Round-the-world cyclist celebrates
A cyclist has triple cause for celebration after he won a round-the-world bike race on his birthday, breaking the world record in the process.
Mike Hall, 31, became the fastest person to circumnavigate the globe by bicycle, cycling around the world in just 92 days and beating the previous record holder by nearly two weeks.
The engineer, who averaged around 200 miles a day, also beat the nine other competitors in the race by several days as he crossed the finish line at Greenwich Royal Observatory in south-east London, more than three months after starting from there.
His 24,900 mile journey has seen him ride 18,000 miles through around 20 countries and four continents to raise money for charity Newborn Vietnam.
About 50 well-wishers gathered to cheer him on as he crossed the finish line just before 1pm. Mr Hall, from Harrogate, North Yorkshire, said he felt "stunned" as his friends and family popped champagne corks and sang a rousing rendition of Happy Birthday to him.
He said: "I think I had a lot of the emotions in the last few weeks on the roads. It was quite difficult and I think it builds up - the stress. So I kind of released all that in the last few days. Now I just feel pretty calm actually."
Mr Hall said the worst thing to happen to him during the race was when he rode into a big hole in Albania: "I broke my bike but managed to fix it with some parts I had, then had to ride through the night to get to Greece. There were a few close calls with traffic, but I just tried to keep safe, keep vigilant."

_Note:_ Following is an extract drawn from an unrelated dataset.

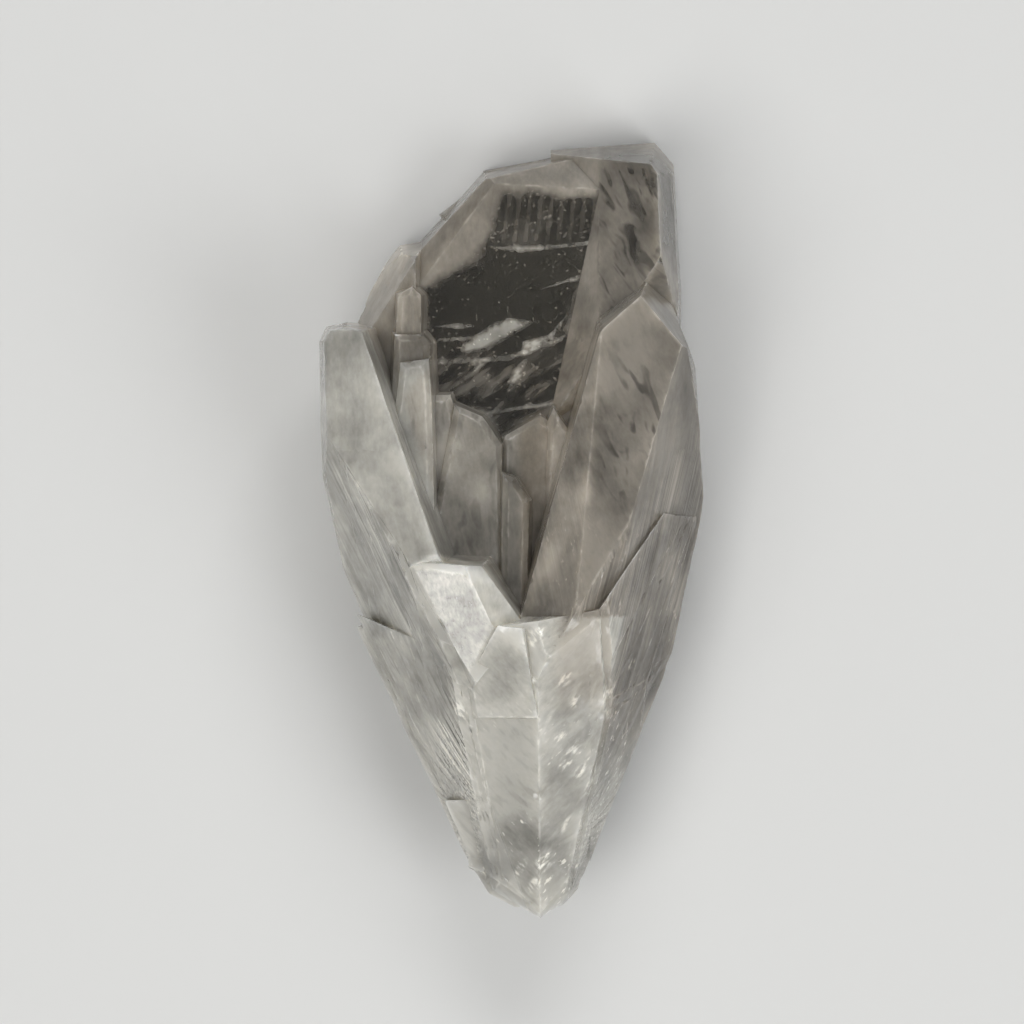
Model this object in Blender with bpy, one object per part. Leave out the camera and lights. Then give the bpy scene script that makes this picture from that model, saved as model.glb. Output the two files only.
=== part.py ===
"""A calcite crystal, 80 mm long, lying on its flat back with its open front up.

One pointed scalenohedral body carries a back plate, two side walls and a few inner fingers, all grown
together round a deep front hollow. +Y runs from the tip to the top, +X to the right of the front view, and
+Z out of the front. Every growth blade is a block trimmed by flat faces, and a Boolean fuses
them into one solid.
"""

import math
import random

import bmesh
import bpy
from mathutils import Vector

LENGTH = 0.080
MM = LENGTH / 80.0
BLOCK = 70.0

# Corners (right, up, height above the resting face) in millimetres at the 80 mm length.
TIP = (2.9, -40.0, 13.5)
CREASE_TOP = (2.6, -11.0, 26.5)
LEFT_RIDGE = (-4.3, -16.7, 21.5)
RIGHT_RIDGE = (9.8, -17.4, 21.2)
LEFT_WAIST = (-15.9, -10.3, 11.5)
RIGHT_WAIST = (16.1, -14.1, 11.0)
TIP_LEFT = (-0.4, -38.9, 12.86)
TIP_RIGHT = (5.2, -39.0, 13.16)
BACK_LEFT = (-9.0, -9.0, 0.0)
BACK_RIGHT = (11.0, -9.0, 0.0)
LEFT_BEAM = (-19.5, 5.5, 12.0)
RIGHT_BEAM = (19.7, 3.2, 11.0)
FRONT_LEFT = (TIP, CREASE_TOP, LEFT_RIDGE)
FRONT_RIGHT = (TIP, CREASE_TOP, RIGHT_RIDGE)
LOWER_LEFT_FLANK = (TIP_LEFT, LEFT_RIDGE, LEFT_WAIST)
LOWER_RIGHT_FLANK = (TIP_RIGHT, RIGHT_RIDGE, RIGHT_WAIST)
WALL_LEFT_FLANK = ((-19.4, 10.2, 20.5), (-10.3, -3.8, 24.5), (-17.4, -3.0, 12.0))
LIP_LEFT_FLANK = ((-10.3, -3.8, 24.5), LEFT_RIDGE, LEFT_WAIST)
BRIGHT_FACET = ((-10.2, -3.9, 24.0), (-4.5, -4.3, 25.2), (-4.5, -15.2, 23.0))
LEFT_WALL_FRONT = ((-19.3, 20.2, 19.5), (-15.5, 20.4, 20.5), (-10.3, -3.8, 24.5))
BACK_LOWER = ((2.9, -39.9, 13.2), BACK_LEFT, BACK_RIGHT)
LEFT_UNDER = (LEFT_WAIST, (-4.2, -34.6, 10.5), BACK_LEFT)
RIGHT_UNDER = (RIGHT_WAIST, (6.5, -37.3, 11.0), BACK_RIGHT)
SMALL_FACET = ((1.1, -9.9, 25.7), (7.2, -8.7, 25.4), (3.4, -13.8, 25.1))
RIGHT_WALL_FOOT = ((6.0, -8.9, 26.0), (10.0, -9.0, 24.7), (9.8, -17.4, 20.9))
WALL_RIGHT_FLANK = ((9.9, -10.6, 23.4), (16.6, -12.0, 11.0), RIGHT_BEAM)


def through(a, b, c):
    """A flat face through three corners."""
    a, b, c = Vector(a), Vector(b), Vector(c)
    return a, (b - a).cross(c - a).normalized()


def raised(corners, height):
    """The same corners, moved up by height."""
    return [(x, y, z + height) for x, y, z in corners]


def height_on(face, x, y):
    """How high a face passes over a place."""
    corner, normal = through(*face)
    return corner.z - (normal.x * (x - corner.x) + normal.y * (y - corner.y)) / normal.z


def side(a, b, lean):
    """A flat face along a to b, counterclockwise. Above lean 0 the blade widens towards the back."""
    a, b = Vector(a), Vector(b)
    along = (b - a).normalized()
    outward = Vector((along.y, -along.x, 0.0)).normalized()
    angle = math.radians(lean)
    backward = outward * math.sin(angle) - Vector((0, 0, 1)) * math.cos(angle)
    return a, along.cross(backward).normalized()


def level(height, right=0.0, up=0.0):
    """A front or back face: its height over the origin, and its rise per millimetre right and up."""
    return Vector((0, 0, height)), Vector((-right, -up, 1)).normalized()


def trimmed_block(planes, middle):
    """The convex solid round middle that all these planes leave of a block."""
    middle = Vector(middle)
    mesh = bmesh.new()
    bmesh.ops.create_cube(mesh, size=2 * BLOCK)
    for point, normal in planes:
        if normal.dot(middle - point) > 0:
            normal = -normal
        everything = mesh.verts[:] + mesh.edges[:] + mesh.faces[:]
        cut = bmesh.ops.bisect_plane(
            mesh, geom=everything, dist=1e-4, plane_co=point, plane_no=normal, clear_outer=True
        )
        rim = [part for part in cut["geom_cut"] if isinstance(part, bmesh.types.BMEdge)]
        if rim:
            bmesh.ops.contextual_create(mesh, geom=rim)
    bmesh.ops.recalc_face_normals(mesh, faces=mesh.faces)
    return mesh


def make_object(name, mesh, collection):
    """Turns millimetres into an object in metres."""
    bmesh.ops.scale(mesh, vec=(MM, MM, MM), verts=mesh.verts)
    data = bpy.data.meshes.new(name)
    mesh.to_mesh(data)
    mesh.free()
    made = bpy.data.objects.new(name, data)
    collection.objects.link(made)
    return made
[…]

Mr Hall began the Quick Energy World Cycle Racing Grand Tour on February 18 and has so far raised around £1,000 for the charity, which provides healthcare and medical equipment for newborn babies in Vietnam.
The route taken by each person in the race was down to the individual, but they had to cycle a minimum of 18,000 miles in the same direction with their GPS tracked the whole time. Mr Hall said he planned his journey meticulously so as to have to ride the least distance possible.
But he said that he believed it would be possible to complete the challenge in less than 80 days, without including the time it takes to fly between continents.